Archive

Archive for January, 2008

The best kind of love

January 31st, 2008
Comments Off

Picking up on Dave’s recent post, I’d like to spend a moment discussing love.

My mother tells the story of a day when I was being a kid, getting dirty playing in the garden as she and her own mother watched. Suddenly I just put my fun-having on hold, ran over to Gran, and gave her a giant muddy hug. She turned to my mother and said, “that’s the best kind of love, when you don’t even have to ask for it.”

Back in grown-up land, a guy named Neil Watson has been hanging out for a while on the OpenNMS discussion list, asking and answering questions, and generally being part of the community. Neil is not a network management guru, but he’s displayed a keen interest in OpenNMS and has always been appreciative of the help he’s received and willing to give back. That alone is good enough to call love, especially when contrasted with some of the help vampires who have plagued our community over the years.

Neil didn’t stop at giving back on the mailing list, though. He’s written a very nice and accessible review of OpenNMS 1.3.9. Nobody on the mailing list asked him to do this, and as far as I can tell his employer did not pay him to do it. He just did it. It’s like a big unsolicited hug for the OGP and everyone else who loves OpenNMS, and we didn’t even have to get muddy.

So thanks, Neil. If I ever get to Toronto, I owe you a beer and a big hug.

OpenNMS, Software

Why buy support for free software?

January 23rd, 2008
Comments Off

Why should you consider purchasing a support contract for OpenNMS or another true open-source product? The answer may surprise you.

My employer, The OpenNMS Group, maintains OpenNMS as a truly and unquestionably open-source project. The software is really free, as in beer, speech, and freedom — we do not sell an enterprise version with more features. Every penny of my paycheck represents revenue from the sale of support contracts, professional services, and training for OpenNMS, which we offer at darned reasonable prices.

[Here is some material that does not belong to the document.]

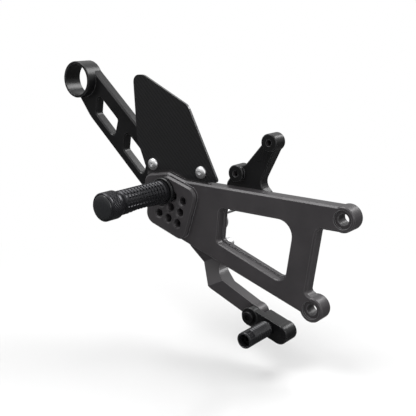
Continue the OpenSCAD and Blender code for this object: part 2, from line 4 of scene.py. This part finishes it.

One of our support customers, a service provider in the United Kingdom, reported a problem last Friday with their OpenNMS server. The OpenNMS daemons had stopped unexpectedly, and after our customer’s staff had started them back up, the daemons stopped again after a few minutes. This happened repeatedly, so we had a fairly hot support ticket on our hands. It turned out that the customer had added RAM to the OpenNMS server at our suggestion (the amount of stuff they are now managing with OpenNMS is larger than they initially expected), and it was immediately after bringing up the server with the new memory that the daemons started crashing.

In a previous life working on commercial software, if a ticket like this had gotten escalated to me I would have requested some logs and recommended that the customer run an exhaustive memory test on the server, since a bad memory module can easily cause crashes. In this case, I requested the memory test. Then I logged in to the customer’s server and set to work looking at the system. After bad RAM, my second suspicion was that the daemons were trying to breathe more deeply in the newly expanded physical memory, but were running out of heap space since the Java VM under which they were running was constrained to a maximum heap size that was appropriate for the pre-upgrade system. As soon as the workday was over in the customer’s timezone, I adjusted the maximum heap size setting and restarted the daemons. I continued to monitor the system throughout the weekend even though this customer does not pay for 24×7 support. The good news was that the daemons were no longer crashing after just a few minutes. The bad news was that they were instead stopping after a few hours.

On Monday morning, I came back to this ticket in earnest. Logging in again and looking closely at the OpenNMS logs, I saw no telltale signs of bad memory being the culprit. In fact, the logs painted a picture of the daemons having been shut down in a somewhat orderly fashion — shutdown hooks were being called, bean contexts were being destroyed, and resources were being freed. This is not what a memory-related daemon crash looks like at all. I saved the logs and started the daemons again, and went about my morning, checking back periodically to see whether the daemons were still running.

An hour or so later on our daily scrum call, I brought up this issue. Everybody agreed that the scenario was odd, and I got a couple of additional pairs of eyeballs committed to have a look. Dave stuck his head in and quickly found a message in the system’s kernel logs indicating that something called oom_killer had actually sent a shutdown signal to the OpenNMS daemons. That explained the orderly shutdown I had observed in the daemon logs, but neither of us was familiar with the OOM Killer. It turns out that this dreaded beast comes into play when the Linux kernel is Out Of Memory (hence OOM), sacrificing a running process in order to free up enough resources for the rest of the system to continue running. But why was the system running out of memory? After the memory upgrade, it should have had plenty of RAM.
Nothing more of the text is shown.